### [Stated goal]
Please write out the material below exactly as given.

>> start

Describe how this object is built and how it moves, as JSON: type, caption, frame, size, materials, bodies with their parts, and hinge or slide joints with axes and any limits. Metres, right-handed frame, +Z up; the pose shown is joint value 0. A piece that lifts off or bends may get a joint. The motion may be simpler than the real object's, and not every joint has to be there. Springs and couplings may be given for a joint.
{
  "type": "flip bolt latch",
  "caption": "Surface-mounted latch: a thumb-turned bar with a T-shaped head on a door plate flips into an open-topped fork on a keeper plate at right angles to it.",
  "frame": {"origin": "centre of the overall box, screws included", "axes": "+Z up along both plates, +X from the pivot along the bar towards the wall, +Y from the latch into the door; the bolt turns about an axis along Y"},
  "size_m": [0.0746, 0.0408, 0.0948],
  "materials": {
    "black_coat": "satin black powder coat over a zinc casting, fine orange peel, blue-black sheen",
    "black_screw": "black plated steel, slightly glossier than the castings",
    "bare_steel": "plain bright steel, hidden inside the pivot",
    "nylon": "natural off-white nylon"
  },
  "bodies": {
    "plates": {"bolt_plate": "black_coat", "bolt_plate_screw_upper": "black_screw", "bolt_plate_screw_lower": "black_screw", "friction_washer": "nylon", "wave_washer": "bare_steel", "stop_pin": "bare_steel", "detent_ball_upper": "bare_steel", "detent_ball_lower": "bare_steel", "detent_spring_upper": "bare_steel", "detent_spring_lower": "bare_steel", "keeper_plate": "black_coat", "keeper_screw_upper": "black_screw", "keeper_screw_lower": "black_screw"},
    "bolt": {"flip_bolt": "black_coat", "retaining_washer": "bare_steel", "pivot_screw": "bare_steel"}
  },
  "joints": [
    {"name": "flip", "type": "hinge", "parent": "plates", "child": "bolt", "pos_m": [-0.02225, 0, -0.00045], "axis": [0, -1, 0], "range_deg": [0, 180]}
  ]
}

>> end

### [Exercise solution]
Describe how this object is built and how it moves, as JSON: type, caption, frame, size, materials, bodies with their parts, and hinge or slide joints with axes and any limits. Metres, right-handed frame, +Z up; the pose shown is joint value 0. A piece that lifts off or bends may get a joint. The motion may be simpler than the real object's, and not every joint has to be there. Springs and couplings may be given for a joint.
{
  "type": "flip bolt latch",
  "caption": "Surface-mounted latch: a thumb-turned bar with a T-shaped head on a door plate flips into an open-topped fork on a keeper plate at right angles to it.",
  "frame": {"origin": "centre of the overall box, screws included", "axes": "+Z up along both plates, +X from the pivot along the bar towards the wall, +Y from the latch into the door; the bolt turns about an axis along Y"},
  "size_m": [0.0746, 0.0408, 0.0948],
  "materials": {
    "black_coat": "satin black powder coat over a zinc casting, fine orange peel, blue-black sheen",
    "black_screw": "black plated steel, slightly glossier than the castings",
    "bare_steel": "plain bright steel, hidden inside the pivot",
    "nylon": "natural off-white nylon"
  },
  "bodies": {
    "plates": {"bolt_plate": "black_coat", "bolt_plate_screw_upper": "black_screw", "bolt_plate_screw_lower": "black_screw", "friction_washer": "nylon", "wave_washer": "bare_steel", "stop_pin": "bare_steel", "detent_ball_upper": "bare_steel", "detent_ball_lower": "bare_steel", "detent_spring_upper": "bare_steel", "detent_spring_lower": "bare_steel", "keeper_plate": "black_coat", "keeper_screw_upper": "black_screw", "keeper_screw_lower": "black_screw"},
    "bolt": {"flip_bolt": "black_coat", "retaining_washer": "bare_steel", "pivot_screw": "bare_steel"}
  },
  "joints": [
    {"name": "flip", "type": "hinge", "parent": "plates", "child": "bolt", "pos_m": [-0.02225, 0, -0.00045], "axis": [0, -1, 0], "range_deg": [0, 180]}
  ]
}